THE irony is not lost on me.
Here I am writing a column on guilt-free motherhood while feeling guilty because it has taken me so long to do.
I often say, if I could give any new mother a gift, it would be guilt-free motherhood, after all we are all just flawed human beings doing our best. Whether you are home schooling, trying to protect your children from the world or in the school system trying to live in the world knowing we are not of the world, each mother is only trying to do what she perceives as best for her child.
Paediatrician Dr Meg Meeker says “some mums need to work a little, exercise, pray more or go out with friends periodically. These aren’t selfish things. They are important because they help us to be kind, and being patient with our kids is crucial to good parenting.”

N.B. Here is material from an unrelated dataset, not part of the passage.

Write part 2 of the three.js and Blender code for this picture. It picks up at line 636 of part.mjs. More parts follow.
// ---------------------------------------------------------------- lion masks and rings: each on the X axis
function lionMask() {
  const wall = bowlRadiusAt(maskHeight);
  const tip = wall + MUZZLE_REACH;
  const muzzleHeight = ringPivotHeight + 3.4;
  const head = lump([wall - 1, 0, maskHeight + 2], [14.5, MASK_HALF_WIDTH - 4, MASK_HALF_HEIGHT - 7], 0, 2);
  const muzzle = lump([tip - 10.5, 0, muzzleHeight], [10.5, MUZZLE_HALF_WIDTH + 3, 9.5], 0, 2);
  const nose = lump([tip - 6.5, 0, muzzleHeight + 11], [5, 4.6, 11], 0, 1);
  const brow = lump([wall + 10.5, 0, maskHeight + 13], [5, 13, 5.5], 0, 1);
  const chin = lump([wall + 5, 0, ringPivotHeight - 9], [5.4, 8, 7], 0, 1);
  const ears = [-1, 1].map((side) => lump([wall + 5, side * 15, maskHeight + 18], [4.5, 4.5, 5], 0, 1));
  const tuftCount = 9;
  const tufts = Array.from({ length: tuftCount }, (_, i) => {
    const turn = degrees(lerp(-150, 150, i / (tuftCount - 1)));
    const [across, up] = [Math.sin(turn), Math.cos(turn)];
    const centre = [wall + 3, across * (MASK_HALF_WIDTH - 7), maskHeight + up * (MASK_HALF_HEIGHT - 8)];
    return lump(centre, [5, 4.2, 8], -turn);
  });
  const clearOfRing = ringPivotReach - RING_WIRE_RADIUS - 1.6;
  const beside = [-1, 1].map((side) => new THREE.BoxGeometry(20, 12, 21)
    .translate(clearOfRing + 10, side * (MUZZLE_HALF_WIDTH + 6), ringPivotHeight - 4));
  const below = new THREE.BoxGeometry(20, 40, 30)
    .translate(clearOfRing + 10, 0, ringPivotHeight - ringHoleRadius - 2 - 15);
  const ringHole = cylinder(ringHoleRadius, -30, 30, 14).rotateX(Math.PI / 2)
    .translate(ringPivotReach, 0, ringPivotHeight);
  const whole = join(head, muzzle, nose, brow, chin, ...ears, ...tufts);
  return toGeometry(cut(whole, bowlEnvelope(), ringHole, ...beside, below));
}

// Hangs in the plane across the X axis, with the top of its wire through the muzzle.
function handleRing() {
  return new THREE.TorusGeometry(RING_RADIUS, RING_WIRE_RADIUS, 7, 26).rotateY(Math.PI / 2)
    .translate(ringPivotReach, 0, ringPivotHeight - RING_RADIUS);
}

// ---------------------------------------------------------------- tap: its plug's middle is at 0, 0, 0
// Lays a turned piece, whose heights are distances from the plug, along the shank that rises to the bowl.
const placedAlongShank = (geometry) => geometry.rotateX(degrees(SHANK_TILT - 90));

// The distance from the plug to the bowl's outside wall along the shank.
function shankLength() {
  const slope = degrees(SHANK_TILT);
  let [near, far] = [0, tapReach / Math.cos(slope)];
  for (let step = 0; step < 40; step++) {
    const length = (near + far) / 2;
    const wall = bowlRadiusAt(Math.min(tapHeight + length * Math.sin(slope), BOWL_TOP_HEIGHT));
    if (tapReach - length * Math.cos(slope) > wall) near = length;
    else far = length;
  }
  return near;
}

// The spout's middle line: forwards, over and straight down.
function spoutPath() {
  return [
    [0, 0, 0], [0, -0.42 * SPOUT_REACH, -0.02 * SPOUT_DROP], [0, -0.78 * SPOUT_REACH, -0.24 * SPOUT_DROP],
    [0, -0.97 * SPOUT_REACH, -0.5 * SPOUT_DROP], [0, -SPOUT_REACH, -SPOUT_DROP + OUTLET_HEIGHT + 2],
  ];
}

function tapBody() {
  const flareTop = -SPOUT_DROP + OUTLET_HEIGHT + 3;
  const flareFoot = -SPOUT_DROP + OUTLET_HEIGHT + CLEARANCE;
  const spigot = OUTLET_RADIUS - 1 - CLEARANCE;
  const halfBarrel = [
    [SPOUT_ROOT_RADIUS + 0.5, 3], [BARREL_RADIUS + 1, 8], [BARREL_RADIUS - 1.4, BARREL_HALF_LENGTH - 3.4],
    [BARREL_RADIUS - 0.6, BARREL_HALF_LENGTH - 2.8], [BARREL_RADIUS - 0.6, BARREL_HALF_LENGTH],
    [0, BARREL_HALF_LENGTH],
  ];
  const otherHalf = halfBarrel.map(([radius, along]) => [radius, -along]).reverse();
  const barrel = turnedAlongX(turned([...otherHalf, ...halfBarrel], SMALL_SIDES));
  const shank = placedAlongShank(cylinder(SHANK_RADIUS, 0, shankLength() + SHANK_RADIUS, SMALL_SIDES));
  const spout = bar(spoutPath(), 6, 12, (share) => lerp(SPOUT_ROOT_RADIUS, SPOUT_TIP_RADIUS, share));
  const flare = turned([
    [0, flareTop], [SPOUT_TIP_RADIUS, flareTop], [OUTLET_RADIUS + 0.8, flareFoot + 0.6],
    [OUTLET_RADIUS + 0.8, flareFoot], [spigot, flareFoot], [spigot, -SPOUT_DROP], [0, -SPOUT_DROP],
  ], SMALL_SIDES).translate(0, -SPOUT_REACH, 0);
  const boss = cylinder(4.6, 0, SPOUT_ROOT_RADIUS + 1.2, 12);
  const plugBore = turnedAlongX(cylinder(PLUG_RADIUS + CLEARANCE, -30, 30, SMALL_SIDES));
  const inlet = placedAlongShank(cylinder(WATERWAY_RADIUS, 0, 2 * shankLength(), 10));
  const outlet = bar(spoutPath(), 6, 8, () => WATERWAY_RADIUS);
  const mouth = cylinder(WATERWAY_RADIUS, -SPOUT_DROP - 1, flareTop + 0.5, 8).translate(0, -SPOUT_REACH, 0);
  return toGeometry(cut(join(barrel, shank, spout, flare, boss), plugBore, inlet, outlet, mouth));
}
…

I organise ladies breakfasts with my girlfriends on Saturday mornings every couple of months, my husband looks after the kids and we go and “download”.

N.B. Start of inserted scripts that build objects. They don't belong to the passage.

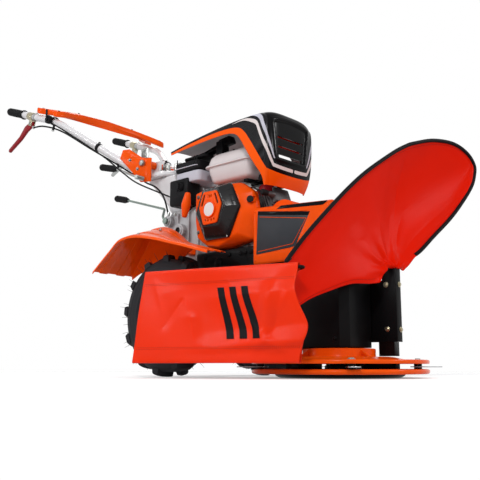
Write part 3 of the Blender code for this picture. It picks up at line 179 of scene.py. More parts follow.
def maths(tree: NodeTree, operation: str, first: object, second: object = 0.0) -> NodeSocket:
    """Add a Math node whose operands are sockets or numbers, and return its output."""
    node = add_node(tree, "Math", {"operation": operation})
    for socket, value in zip(node.inputs, (first, second)):
        feed(tree, socket, value)
    return node.outputs[0]


def noise_of(tree: NodeTree, vector: object, scale: object, detail: float = 3.0) -> NodeSocket:
    """Add a Noise texture at a scale and return its factor."""
    return add_node(tree, "TexNoise", Vector=vector, Scale=scale, Detail=detail).outputs["Fac"]


def split_xyz(tree: NodeTree, vector: object) -> NodeOutputs:
    """Split a vector into its X, Y and Z outputs."""
    return add_node(tree, "SeparateXYZ", Vector=vector).outputs


def group_node(tree: NodeTree, grain: "Grain", scale: float, vector: object) -> NodeOutputs:
    """Place a grain's node group at a scale and return its Height and Patches outputs."""
    return add_node(tree, "Group", {"node_tree": GROUPS[grain]}, Scale=scale, Vector=vector).outputs


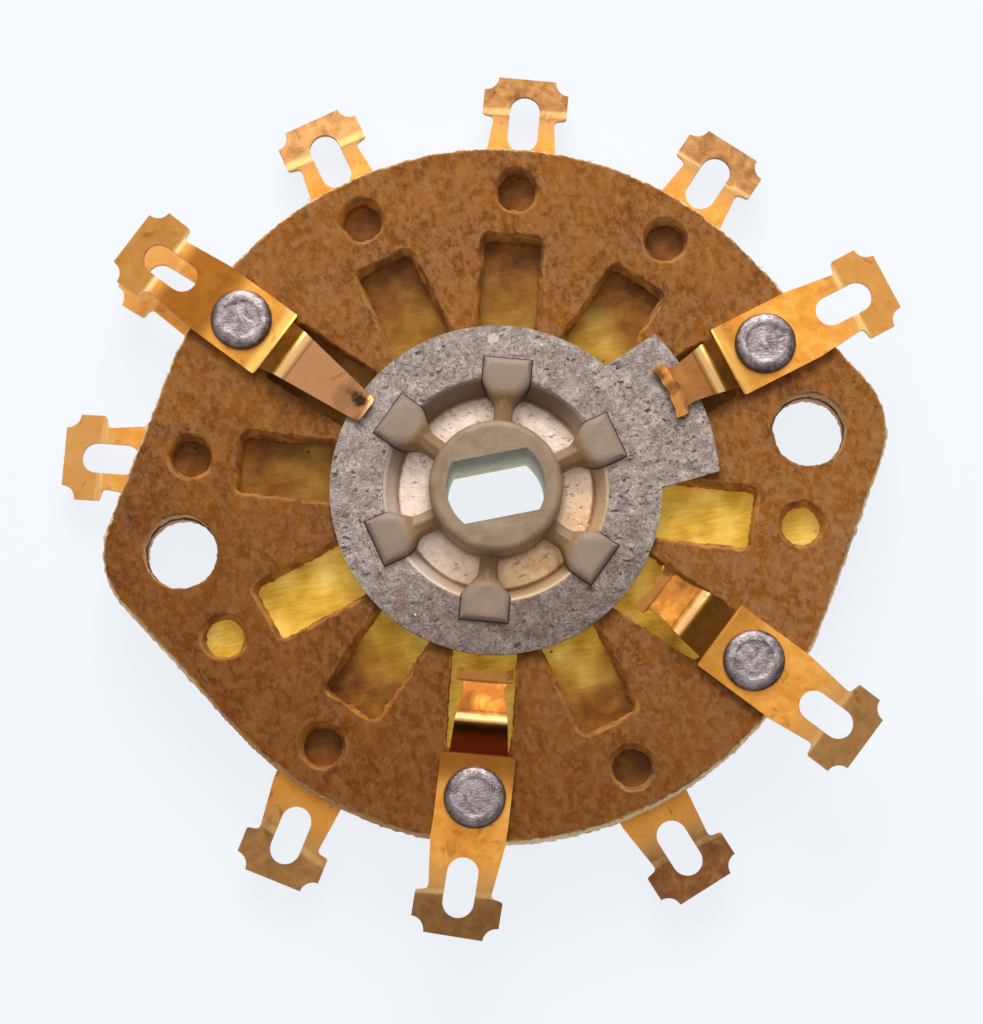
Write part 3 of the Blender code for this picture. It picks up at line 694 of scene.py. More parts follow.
def mark(mesh, name, values, kind="FLOAT"):
    """Stores a value, or a vector's three, for each point of a mesh."""
    mesh.attributes.new(name, kind, "POINT").data.foreach_set(
        "value" if kind == "FLOAT" else "vector", values)


def as_mesh(source, name):
    """The evaluated shape of an object as a closed mesh object in world space."""
    mesh = evaluated_mesh(into_scene(source))
    work = bmesh.new()
    work.from_mesh(mesh)
    bmesh.ops.transform(work, matrix=source.matrix_world, verts=work.verts)
    bmesh.ops.remove_doubles(work, verts=work.verts, dist=MERGE)
    bmesh.ops.recalc_face_normals(work, faces=work.faces)
    bmesh.ops.dissolve_limit(work, angle_limit=0.002, verts=work.verts, edges=work.edges)
    work.to_mesh(mesh)
    work.free()
    mesh.name = name
    bpy.data.objects.remove(source)
    return bpy.data.objects.new(name, mesh)


def filled_curve(name, outlines, thickness):
    """A flat curve object of closed outlines, filled and extruded."""
    curve = bpy.data.curves.new(name, "CURVE")
    curve.dimensions = "2D"
    curve.fill_mode = "BOTH"
    curve.extrude = thickness / 2
    for outline in outlines:
        spline = curve.splines.new("POLY")
        spline.points.add(len(outline) - 1)
        for point, (x, y) in zip(spline.points, outline):
            point.co = (x, y, 0, 1)
        spline.use_cyclic_u = True
    return bpy.data.objects.new(name, curve)


def plate(name, outlines, bottom, top):
    """A flat sheet from closed outlines; those inside another are its holes."""
    flat = filled_curve(name, outlines, top - bottom)
    flat.location.z = (bottom + top) / 2
    return as_mesh(flat, name)


def turned(name, profile, steps):
    """A round piece: a profile of radius and height, listed from the top down, turned about Z."""
    blank = mesh_object(name, [(r, 0, z) for r, z in profile],
                        edges=[(i, i + 1) for i in range(len(profile) - 1)])
    screw = blank.modifiers.new("Turn", "SCREW")
    screw.steps = screw.render_steps = steps
    screw.use_merge_vertices = True
    screw.merge_threshold = MERGE
    return as_mesh(blank, name)


def both_ends(profile):
    return profile + [(r, -z) for r, z in reversed(profile)]


def combine(first, second, operation):
    """Two mesh objects combined into one by a Boolean; the second is used up."""
    boolean = first.modifiers.new(operation.title(), "BOOLEAN")
    boolean.operation = operation
    boolean.object = into_scene(second)
    result = as_mesh(first, first.name)
    bpy.data.objects.remove(second)
    return result


def softened(piece, width, segments=2, angle=35):
    """The piece with its sharp edges rounded."""
    bevel = piece.modifiers.new("Soft edges", "BEVEL")
    bevel.width = width
    bevel.segments = segments
    bevel.limit_method = "ANGLE"
    bevel.angle_limit = math.radians(angle)
    bevel.harden_normals = False
    return as_mesh(piece, piece.name)


def dress(piece, body, finish, nodes, matrix=None, sharp=40):
    """Puts a finished piece into the scene, in metres, in place of these CAD nodes."""
    if matrix is not None:
        piece.data.transform(matrix)
    piece.data.transform(Matrix.Scale(MM, 4))
    piece.data.materials.clear()
    piece.data.materials.append(finish)
    piece.data.shade_smooth()
    piece.data.set_sharp_from_angle(angle=math.radians(sharp))
    into_scene(piece)
    level = piece.modifiers.new("Level flats", "WEIGHTED_NORMAL")
    level.keep_sharp = True
    piece.data = evaluated_mesh(piece)
    piece.modifiers.remove(level)
    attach(piece, body)
    if nodes:
        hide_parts(*nodes)


# ---------------------------------------------------------------- board

def board_outline():
    """The disc and its two ears, joined by the tangents from the one to the other."""
    lean = math.degrees(math.acos((DISC_RADIUS - EAR_RADIUS) / EAR_X))
    return (arc((0, 0), DISC_RADIUS, lean, 180 - lean, 90)
            + arc((-EAR_X, 0), EAR_RADIUS, 180 - lean, 180 + lean, 30)
            + arc((0, 0), DISC_RADIUS, 180 + lean, 360 - lean, 90)
            + arc((EAR_X, 0), EAR_RADIUS, -lean, lean, 30))


def resampled(outline, step):
    """The closed outline as points at even steps along it."""
    closed = np.array(outline + outline[:1])
    along = np.concatenate([[0], np.cumsum(np.hypot(*np.diff(closed, axis=0).T))])
    at = np.linspace(0, along[-1], max(24, round(along[-1] / step)), endpoint=False)
    return np.column_stack([np.interp(at, along, closed[:, axis]) for axis in (0, 1)])


def roughness_at(points, height, scale, seed):
    """Noise between -1 and 1 at points of one height."""
    return np.array([noise.noise(Vector((x * scale, y * scale, height * scale + seed)))
                     for x, y in points])


def cut_outlines(clips):
    """The outlines of a board layer: each one's points, how light its cut is, its sense, its
    wear, and how far the material stands out below the face. The windows and holes of places
    without a clip keep the burr of the punch."""
    outlines = [(board_outline(), 1.0, 1, 1.0, SAW_FLARE),
                (circle((0, 0), ROTOR_HOLE_RADIUS, 120), 0.3, -1, 0.6, 0.0)]
    for side in (1, -1):
        outlines.append((circle((side * EAR_X, 0), MOUNT_HOLE_RADIUS, 60), 0.55, -1, 0.8, 0.0))
    window = rounded([(WINDOW_INNER, -WINDOW_WIDTH / 2), (WINDOW_OUTER, -WINDOW_WIDTH / 2),
                      (WINDOW_OUTER, WINDOW_WIDTH / 2), (WINDOW_INNER, WINDOW_WIDTH / 2)],
                     WINDOW_CORNER)
    for place, angle in PLACE_ANGLES.items():
        burr = 0.0 if place in clips else PUNCH_BURR
        hole = turned_by(circle((RIVET_CIRCLE, 0), RIVET_HOLE_RADIUS, 40), angle)
        outlines += [(turned_by(window, angle), 0.12, -1, 1.0, burr), (hole, 0.15, -1, 0.9, burr)]
    return outlines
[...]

I come back refreshed and it makes me a better mother and wife.
I think after a few hours with Daddy the kids appreciate me a little more too, but don’t tell him that.
I believe it is so important to surround yourself with true friends, there is nothing better than having a friend you can rely on and, something I am not always good at, is asking for help when I need it.
Having a true friend you can rely on when you need help is invaluable.
Don’t fall into the pride trap and try and do it all on your own.
All children are different – what works for one will not work for another.
We can see that within families, let alone between families.
We cannot compare ourselves to other mothers.
This is not healthy.
Some mothers have a lot of family support, others have none.
Some mothers have husbands that are hands on, others do not.
Some babies cry all the time and you don’t get a moment to yourself, let alone run your household and have time for your spouse and other children.
Other babies are settled and content and make life feel easy.
I think the main thing to keep in perspective is our motivation as to why we do what we do and when the best interest of our children is at the heart of our actions, then we can rest easy with our decisions.
Dr Meeker also says the “quality of your parenting doesn’t equal the quantity of your activity.”
Sometimes when the guilt sets in and I feel bad that I am not doing X, Y and Z with my children I remind myself that sometimes being present is enough.
There are days when we can be an all around “super mum” and then there are days when all we can do is sit on the couch and watch a movie with our children and that is okay.
If its eggs on toast for dinner sometimes then that is okay too.
We must be advocates for our children, we know them better than anyone else.
I am convinced that mothering, like most things needs a growth mindset.
If something is not working, change it.
We must be advocates for our children and do what is right and works for us, our children and our family.
We have to have to confidence in ourselves as mothers and to trust our gut instinct.